On the question of political will, education systems remain at the forefront of an ongoing culture war on both sides of the Atlantic (see Harris, 2020; Koram, 2020; Lang, 2020; Stubley, 2021), as well as in the white settler colony which today we commonly referred to as Australia (see Wilson, 2021). In the wake of the #BlackLivesMatter protests and cries of ‘Rhodes Must Fall’, we have witnessed politicians, academics and sections of the right-wing media mount a sustained backlash against critical race theory and the decolonization of education systems.
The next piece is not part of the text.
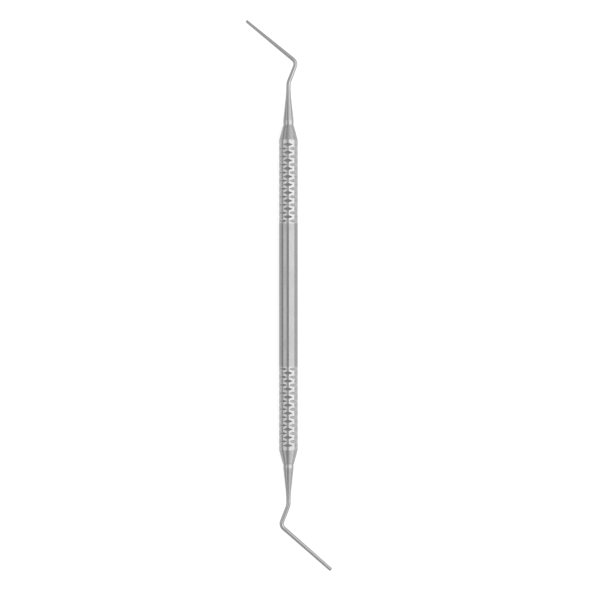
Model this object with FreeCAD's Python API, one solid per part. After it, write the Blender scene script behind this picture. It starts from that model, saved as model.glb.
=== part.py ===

The situation already felt bleak before we saw the response to student protests calling for an immediate cease fire in Gaza. In such moments I typically turn to Gramsci who once wrote that: I have become convinced that even when everything is or seems lost, one must quietly go back to work, starting from the beginning (cited in Thomas, 2010: 103).
In conclusion, Wallace draws on Yolanda Sealey-Ruiz’s ‘archaeology of the self’ to argue for: The consistent investment in this work to change ideologies and institutions, beliefs and behaviors, and attitudes and actions is how we eliminate and dismantle the culture trap. (p. 207)
Substantively engaging with The Culture Trap and bringing it into dialogue with some of the literatures discussed here, might just provide the resources which could shape how we, as educators and researchers, go back to doing anti-racist, anti-colonial work. We might start with small steps such as undertaking an unflinching self-review of our own biases. We might reflect on how we do cultural sociology and how we listen and engage with the people we meet on our teaching and research journeys. We might draw on the theoretical and conceptual resources which Wallace offers to us to reflect and spark conversations about the spaces where we work and how different biases and expectations shape the everyday lives of our students and colleagues. Perhaps these small steps, at a moment when things feel bleak, might just help us set an altogether different kind of trap which lays the foundations for a counter-hegemonic education system and society intent on radically overhauling racism and its intersection with other modalities of oppression.